▶ **Data excerpt**

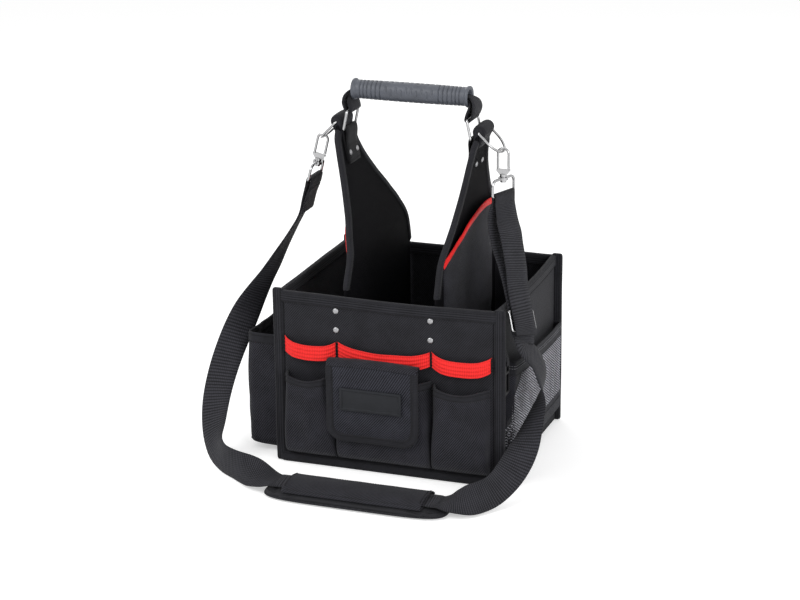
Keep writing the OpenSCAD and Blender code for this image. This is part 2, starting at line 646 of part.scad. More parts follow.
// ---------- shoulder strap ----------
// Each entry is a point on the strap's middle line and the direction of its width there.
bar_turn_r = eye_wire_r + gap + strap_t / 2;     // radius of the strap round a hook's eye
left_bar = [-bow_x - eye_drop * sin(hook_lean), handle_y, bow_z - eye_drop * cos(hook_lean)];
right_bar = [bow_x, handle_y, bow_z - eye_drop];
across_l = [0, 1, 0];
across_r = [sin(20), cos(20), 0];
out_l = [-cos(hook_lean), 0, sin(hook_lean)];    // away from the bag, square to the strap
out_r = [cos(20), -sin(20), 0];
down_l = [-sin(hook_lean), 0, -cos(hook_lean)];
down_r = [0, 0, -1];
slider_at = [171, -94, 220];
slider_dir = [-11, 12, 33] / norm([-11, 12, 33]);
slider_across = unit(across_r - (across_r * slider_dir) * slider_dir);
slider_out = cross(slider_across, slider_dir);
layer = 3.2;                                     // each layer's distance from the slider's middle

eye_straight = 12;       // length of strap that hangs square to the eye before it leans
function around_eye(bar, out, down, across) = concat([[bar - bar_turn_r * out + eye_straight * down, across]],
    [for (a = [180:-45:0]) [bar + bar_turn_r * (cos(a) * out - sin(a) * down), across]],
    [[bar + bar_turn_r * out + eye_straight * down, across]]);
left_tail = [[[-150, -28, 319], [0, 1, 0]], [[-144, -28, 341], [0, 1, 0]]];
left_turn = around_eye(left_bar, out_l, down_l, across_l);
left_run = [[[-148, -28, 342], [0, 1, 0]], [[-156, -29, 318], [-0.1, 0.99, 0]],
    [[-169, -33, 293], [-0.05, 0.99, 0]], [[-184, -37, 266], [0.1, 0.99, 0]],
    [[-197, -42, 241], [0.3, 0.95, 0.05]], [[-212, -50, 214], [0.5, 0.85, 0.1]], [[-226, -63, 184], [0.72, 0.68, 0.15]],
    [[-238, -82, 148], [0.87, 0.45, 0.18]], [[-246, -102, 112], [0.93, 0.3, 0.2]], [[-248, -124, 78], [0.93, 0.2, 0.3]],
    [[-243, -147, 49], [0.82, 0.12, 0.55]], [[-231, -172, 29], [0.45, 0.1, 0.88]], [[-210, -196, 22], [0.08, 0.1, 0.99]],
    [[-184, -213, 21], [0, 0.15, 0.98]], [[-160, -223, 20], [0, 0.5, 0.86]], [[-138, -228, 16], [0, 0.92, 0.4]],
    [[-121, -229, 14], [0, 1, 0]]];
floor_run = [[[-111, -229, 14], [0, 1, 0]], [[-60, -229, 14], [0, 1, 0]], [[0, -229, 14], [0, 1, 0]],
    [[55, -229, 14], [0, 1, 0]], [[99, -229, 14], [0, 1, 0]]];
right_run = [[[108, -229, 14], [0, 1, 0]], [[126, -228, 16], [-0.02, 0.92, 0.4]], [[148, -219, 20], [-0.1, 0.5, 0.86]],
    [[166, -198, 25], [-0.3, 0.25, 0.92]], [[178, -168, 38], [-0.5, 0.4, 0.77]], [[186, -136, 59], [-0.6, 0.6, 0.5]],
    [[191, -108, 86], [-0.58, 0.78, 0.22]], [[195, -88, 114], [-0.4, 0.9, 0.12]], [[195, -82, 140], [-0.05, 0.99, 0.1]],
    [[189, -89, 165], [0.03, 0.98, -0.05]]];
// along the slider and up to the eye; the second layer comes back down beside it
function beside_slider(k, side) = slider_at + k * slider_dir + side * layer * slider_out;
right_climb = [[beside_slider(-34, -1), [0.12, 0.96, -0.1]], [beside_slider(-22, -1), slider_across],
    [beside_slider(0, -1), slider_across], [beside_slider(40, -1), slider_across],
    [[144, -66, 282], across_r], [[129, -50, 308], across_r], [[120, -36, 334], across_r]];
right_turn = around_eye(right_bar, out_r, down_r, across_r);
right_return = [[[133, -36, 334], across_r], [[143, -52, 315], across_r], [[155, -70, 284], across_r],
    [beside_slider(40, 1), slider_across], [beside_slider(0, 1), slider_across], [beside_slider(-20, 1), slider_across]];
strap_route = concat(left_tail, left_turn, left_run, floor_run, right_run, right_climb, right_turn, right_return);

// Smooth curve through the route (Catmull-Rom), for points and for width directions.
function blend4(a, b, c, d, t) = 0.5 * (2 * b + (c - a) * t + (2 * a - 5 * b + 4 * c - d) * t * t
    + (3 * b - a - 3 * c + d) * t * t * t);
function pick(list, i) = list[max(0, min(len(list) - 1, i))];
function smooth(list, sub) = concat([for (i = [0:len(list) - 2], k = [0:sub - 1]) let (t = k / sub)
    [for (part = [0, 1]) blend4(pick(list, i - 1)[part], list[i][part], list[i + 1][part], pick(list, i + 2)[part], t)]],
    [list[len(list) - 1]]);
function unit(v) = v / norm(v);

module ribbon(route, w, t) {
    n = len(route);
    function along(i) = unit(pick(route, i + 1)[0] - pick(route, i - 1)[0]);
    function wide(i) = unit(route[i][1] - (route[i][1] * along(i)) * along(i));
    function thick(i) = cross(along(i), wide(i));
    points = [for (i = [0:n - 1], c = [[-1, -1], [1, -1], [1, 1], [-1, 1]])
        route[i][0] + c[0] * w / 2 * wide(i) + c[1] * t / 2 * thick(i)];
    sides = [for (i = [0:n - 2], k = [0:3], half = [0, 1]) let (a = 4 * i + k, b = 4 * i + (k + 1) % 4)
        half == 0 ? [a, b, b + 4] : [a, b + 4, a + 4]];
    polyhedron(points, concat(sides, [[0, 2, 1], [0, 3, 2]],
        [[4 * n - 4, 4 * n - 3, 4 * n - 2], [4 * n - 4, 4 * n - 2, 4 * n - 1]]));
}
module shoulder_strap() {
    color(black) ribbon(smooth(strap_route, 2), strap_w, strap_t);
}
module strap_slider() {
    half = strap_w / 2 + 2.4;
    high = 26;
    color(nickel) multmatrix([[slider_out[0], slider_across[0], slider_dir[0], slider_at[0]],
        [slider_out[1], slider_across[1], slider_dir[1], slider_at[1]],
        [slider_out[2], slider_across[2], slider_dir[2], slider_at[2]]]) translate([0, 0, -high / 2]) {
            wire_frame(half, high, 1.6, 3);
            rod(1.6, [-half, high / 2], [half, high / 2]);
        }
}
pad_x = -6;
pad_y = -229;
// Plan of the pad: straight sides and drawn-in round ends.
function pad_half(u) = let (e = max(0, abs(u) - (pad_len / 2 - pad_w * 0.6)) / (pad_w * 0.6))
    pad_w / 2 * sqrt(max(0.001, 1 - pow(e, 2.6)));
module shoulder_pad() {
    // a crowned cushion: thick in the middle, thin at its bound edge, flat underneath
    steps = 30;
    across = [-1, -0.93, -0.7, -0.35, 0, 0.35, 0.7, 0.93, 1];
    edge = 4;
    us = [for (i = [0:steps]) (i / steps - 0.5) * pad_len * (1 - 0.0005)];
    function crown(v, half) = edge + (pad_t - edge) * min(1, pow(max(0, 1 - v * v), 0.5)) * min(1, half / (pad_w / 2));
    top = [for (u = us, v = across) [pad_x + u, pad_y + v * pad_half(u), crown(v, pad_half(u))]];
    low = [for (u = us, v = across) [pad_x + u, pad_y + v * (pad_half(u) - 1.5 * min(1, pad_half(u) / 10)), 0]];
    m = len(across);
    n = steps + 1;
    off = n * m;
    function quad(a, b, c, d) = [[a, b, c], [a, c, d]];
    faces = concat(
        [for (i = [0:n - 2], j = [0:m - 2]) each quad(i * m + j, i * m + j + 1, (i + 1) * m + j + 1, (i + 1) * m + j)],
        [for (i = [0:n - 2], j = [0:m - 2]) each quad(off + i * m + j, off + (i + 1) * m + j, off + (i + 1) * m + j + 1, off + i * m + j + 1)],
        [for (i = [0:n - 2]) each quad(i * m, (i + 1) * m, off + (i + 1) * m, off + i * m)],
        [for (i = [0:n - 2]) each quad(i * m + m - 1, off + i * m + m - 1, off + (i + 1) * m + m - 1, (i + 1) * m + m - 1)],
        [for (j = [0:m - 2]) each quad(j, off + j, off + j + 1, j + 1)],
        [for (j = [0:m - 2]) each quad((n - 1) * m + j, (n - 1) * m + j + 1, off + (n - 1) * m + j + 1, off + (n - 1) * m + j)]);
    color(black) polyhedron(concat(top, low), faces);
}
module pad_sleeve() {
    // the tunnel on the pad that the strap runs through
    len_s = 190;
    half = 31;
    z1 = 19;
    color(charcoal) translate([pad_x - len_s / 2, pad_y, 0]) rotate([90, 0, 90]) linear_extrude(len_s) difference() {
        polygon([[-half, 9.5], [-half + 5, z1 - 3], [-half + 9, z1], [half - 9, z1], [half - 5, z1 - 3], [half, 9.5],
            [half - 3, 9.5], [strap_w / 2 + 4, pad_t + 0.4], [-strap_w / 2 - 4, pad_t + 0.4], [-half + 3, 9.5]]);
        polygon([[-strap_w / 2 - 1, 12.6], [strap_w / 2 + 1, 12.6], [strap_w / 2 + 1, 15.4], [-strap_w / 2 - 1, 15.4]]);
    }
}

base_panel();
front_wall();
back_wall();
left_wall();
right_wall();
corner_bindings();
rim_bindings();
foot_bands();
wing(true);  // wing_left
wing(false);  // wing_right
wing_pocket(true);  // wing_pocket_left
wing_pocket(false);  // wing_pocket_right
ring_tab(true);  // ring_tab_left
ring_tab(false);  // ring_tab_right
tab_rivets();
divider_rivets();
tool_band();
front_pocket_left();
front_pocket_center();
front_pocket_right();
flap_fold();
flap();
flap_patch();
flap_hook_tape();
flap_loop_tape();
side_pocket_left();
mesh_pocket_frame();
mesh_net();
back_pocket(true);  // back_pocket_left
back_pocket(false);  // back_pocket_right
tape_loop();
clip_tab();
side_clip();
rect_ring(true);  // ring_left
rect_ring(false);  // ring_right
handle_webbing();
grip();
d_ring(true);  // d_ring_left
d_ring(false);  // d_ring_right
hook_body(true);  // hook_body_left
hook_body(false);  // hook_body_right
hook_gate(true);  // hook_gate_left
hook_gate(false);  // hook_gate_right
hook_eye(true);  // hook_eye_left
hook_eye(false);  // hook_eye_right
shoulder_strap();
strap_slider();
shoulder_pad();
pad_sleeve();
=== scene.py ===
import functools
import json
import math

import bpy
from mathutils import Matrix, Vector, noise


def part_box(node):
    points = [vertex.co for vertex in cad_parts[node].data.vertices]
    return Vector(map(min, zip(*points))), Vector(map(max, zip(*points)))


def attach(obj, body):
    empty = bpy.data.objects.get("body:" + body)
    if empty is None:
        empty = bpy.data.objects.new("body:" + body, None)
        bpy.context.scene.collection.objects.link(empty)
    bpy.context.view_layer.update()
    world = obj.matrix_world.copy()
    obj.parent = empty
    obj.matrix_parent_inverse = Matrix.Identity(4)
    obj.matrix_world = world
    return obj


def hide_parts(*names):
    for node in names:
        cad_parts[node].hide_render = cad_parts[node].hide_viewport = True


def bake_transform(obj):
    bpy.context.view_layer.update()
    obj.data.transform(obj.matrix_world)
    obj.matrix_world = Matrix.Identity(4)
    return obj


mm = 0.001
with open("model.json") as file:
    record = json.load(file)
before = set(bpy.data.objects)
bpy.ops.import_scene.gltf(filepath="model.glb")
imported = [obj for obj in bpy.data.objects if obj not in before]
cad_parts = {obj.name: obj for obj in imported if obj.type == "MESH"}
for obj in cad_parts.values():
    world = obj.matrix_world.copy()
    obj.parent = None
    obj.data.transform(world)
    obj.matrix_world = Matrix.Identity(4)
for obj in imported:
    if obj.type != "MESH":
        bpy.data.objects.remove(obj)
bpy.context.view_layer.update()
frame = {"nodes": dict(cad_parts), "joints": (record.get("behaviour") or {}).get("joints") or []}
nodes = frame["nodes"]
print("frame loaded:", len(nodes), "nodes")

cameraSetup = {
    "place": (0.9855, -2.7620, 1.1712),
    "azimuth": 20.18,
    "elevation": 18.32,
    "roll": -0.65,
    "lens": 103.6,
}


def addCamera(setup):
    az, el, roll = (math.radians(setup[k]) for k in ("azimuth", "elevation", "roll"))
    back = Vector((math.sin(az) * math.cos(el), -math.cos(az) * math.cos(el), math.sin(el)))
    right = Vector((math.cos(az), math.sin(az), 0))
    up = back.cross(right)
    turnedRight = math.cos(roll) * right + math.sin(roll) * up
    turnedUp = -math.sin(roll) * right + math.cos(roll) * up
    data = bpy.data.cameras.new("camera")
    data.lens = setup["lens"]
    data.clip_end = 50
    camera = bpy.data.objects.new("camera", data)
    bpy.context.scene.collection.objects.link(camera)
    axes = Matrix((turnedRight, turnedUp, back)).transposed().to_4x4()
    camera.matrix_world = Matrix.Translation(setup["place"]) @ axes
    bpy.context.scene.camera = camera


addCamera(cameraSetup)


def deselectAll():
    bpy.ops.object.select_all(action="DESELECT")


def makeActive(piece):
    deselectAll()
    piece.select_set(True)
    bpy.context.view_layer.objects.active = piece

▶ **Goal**
Beginning at the first line above, repeat exactly until the line containing "layer = 3.2;", which is included.

▶ **Answer to this exercise**
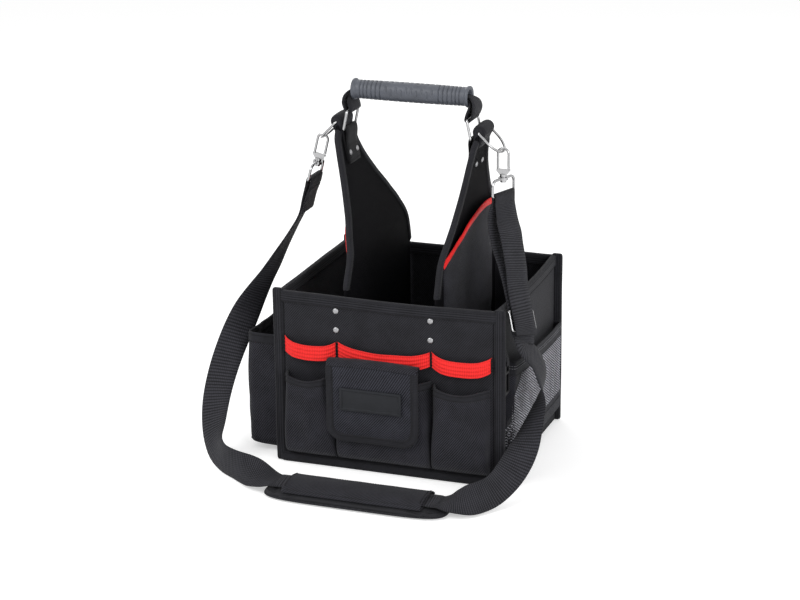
Keep writing the OpenSCAD and Blender code for this image. This is part 2, starting at line 646 of part.scad. More parts follow.
// ---------- shoulder strap ----------
// Each entry is a point on the strap's middle line and the direction of its width there.
bar_turn_r = eye_wire_r + gap + strap_t / 2;     // radius of the strap round a hook's eye
left_bar = [-bow_x - eye_drop * sin(hook_lean), handle_y, bow_z - eye_drop * cos(hook_lean)];
right_bar = [bow_x, handle_y, bow_z - eye_drop];
across_l = [0, 1, 0];
across_r = [sin(20), cos(20), 0];
out_l = [-cos(hook_lean), 0, sin(hook_lean)];    // away from the bag, square to the strap
out_r = [cos(20), -sin(20), 0];
down_l = [-sin(hook_lean), 0, -cos(hook_lean)];
down_r = [0, 0, -1];
slider_at = [171, -94, 220];
slider_dir = [-11, 12, 33] / norm([-11, 12, 33]);
slider_across = unit(across_r - (across_r * slider_dir) * slider_dir);
slider_out = cross(slider_across, slider_dir);
layer = 3.2;                                     // each layer's distance from the slider's middle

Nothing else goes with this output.